Software architecture is the structural foundation of your application: how components are organized, how they communicate, and how the system scales. Good architecture makes software maintainable, extensible, and reliable. Poor architecture turns every new feature into a battle — and lets technical debt accumulate until the system becomes unmanageable.
What is software architecture?
Software architecture is the set of structural decisions that determines how a software system is built. It covers how the system is divided into components or services, how data flows between them, which technologies are chosen, and how non-functional requirements like scalability, security, and performance are addressed.
The difference between architecture and 'just writing code' is fundamental. Code defines what a component does. Architecture defines how components work together and where the boundaries between them lie. Those boundaries determine how easily you can change, extend, or hand over the system to a new team.
Architecture decisions are the most consequential decisions in a software project — not in money, but in downstream effects. A wrong call early in the process costs hundreds of hours of refactoring months later. Gartner estimated in 2024 that organizations spend on average 30% of their IT budget dealing with the consequences of poor architecture choices.
Monolith vs. microservices
The most well-known architecture choice is between a monolithic application and microservices. Both have their place — the question is not which is better, but which fits your situation.
A monolith is an application built and deployed as a single unit. All functionality lives in one codebase. A microservices architecture splits that functionality into independent services, each with its own responsibility, that can be deployed separately.
| Criterion | Monolith | Microservices |
|---|---|---|
| Complexity at start | Low | High |
| Scalability | Limited (all or nothing) | Flexible (per service) |
| Deployment | Simple | Complex (orchestration required) |
| Team autonomy | Low (shared codebase) | High (independent services) |
| Debugging | Simple (single log stream) | Complex (distributed tracing) |
| Best for | Startups, small teams, MVPs | Scale-ups, large teams, high load |
The popular assumption that microservices are always better does not hold up. Companies like Stack Overflow run successfully on a monolith at millions of users. Amazon and Netflix only switched to microservices after their monolith became too large for hundreds of engineers. For most mid-sized businesses, a well-structured monolith is the smarter starting point.
Key architecture patterns explained
Beyond the monolith vs. microservices choice, there are architecture patterns that govern how you organize code internally.

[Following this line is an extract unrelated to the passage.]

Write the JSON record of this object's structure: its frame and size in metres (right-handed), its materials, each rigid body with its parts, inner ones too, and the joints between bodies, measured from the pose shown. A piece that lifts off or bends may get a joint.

The three most widely used are layered architecture, event-driven architecture, and hexagonal architecture.
Layered architecture.
Layered architecture divides your application into horizontal layers: presentation, business logic, and data storage. Each layer communicates only with the layer directly below it. This pattern is familiar, easy to understand, and works well for most standard business applications.

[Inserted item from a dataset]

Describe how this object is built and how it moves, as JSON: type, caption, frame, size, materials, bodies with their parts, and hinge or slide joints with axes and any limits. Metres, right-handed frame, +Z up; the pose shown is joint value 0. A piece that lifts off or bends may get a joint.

The downside: layers can become tightly coupled over time. A small change in the database ripples up through all layers. This makes testing harder and changes riskier as the system grows.
Event-driven architecture.
In event-driven architecture, components communicate through events rather than direct calls. A component publishes an event ('order placed'), and other components react to it. This decouples the system strongly: the component publishing an event does not need to know anything about the components reacting to it.
Event-driven architecture is a strong fit for systems with complex workflows, high throughput, or many external integrations. It does increase operational complexity — you need a message broker (like Kafka or RabbitMQ) and distributed tracing becomes a must for debugging.
Hexagonal architecture.
Hexagonal architecture (also called ports and adapters) places business logic at the center. The outside world — databases, APIs, UIs, external services — communicates via defined interfaces (ports) with adapters that handle the translation. The key benefit: your business logic is completely independent of technology choices. You can swap the database without touching a single line of business logic.
This pattern is popular in DDD (Domain-Driven Design) projects and systems with complex business rules that need to last. The learning curve is steeper than layered architecture, but long-term maintainability is significantly better.
How to choose the right approach
There is no universally correct architecture. The right choice depends on four factors: the complexity of your domain, the size of your team, your expected growth, and the non-functional requirements of your system.
- Start with the simplest architecture that works. For most new projects, that is a layered monolith. Optimize only when you actually run into constraints.
- Identify non-functional requirements early. How many users do you expect? What uptime is required? Are there compliance requirements (GDPR, ISO, SOC 2)? These constrain your options.
- Let your domain shape the structure. An e-commerce platform has different boundaries than an IoT platform. Architecture boundaries should align with domain boundaries.
- Plan for change, not for the future. Do not build a microservices architecture 'because you will scale later'. Build a monolith with clean internal boundaries so you can split it later if needed.
- Document the decisions. Use Architecture Decision Records (ADRs) to capture why you made each structural choice. That context is invaluable when a new team member tries to understand why the system looks the way it does.
“The goal of software architecture is to minimize the human resources required to build and maintain the required system.”— Robert C. Martin, Clean Architecture (2017)
Common mistakes
Most architecture problems we encounter come down to a handful of recurring mistakes.
- Over-engineering from day one. A team of three developers building microservices for an MVP will get stuck in infrastructure instead of delivering value. Start simple.
- Ignoring non-functional requirements. Architecture is not just about features. Scalability, security, availability, and maintainability are architecture requirements, not afterthoughts. If you leave them out at the start, you pay for it later.
- Circular dependencies. If module A depends on module B, and module B depends on module A, there is no clear architecture. This creeps in gradually and makes it impossible to change or test parts of the system independently.
- Accumulating technical debt without a plan. Sometimes you consciously choose a faster, less elegant solution. That is acceptable — if you track it and have a plan to address it. Without registration and follow-up, technical debt becomes an invisible risk.
- Treating architecture as a one-time document. An architecture description written at the start of a project and never updated is not architecture. It is a historical artifact. Architecture lives, and it needs to be actively maintained.
Conclusion.
Software architecture is not an academic topic for large enterprises. It is the foundation beneath every software project, regardless of size. The choices you make in the first weeks of a project largely determine how maintainable and extensible the system is three years later.
The essence of good architecture is simplicity. Not the simplicity of writing little code, but the simplicity of clear boundaries, explicit dependencies, and decisions you can explain. Start small, document the trade-offs, and build a system that grows with your organization — rather than working against it.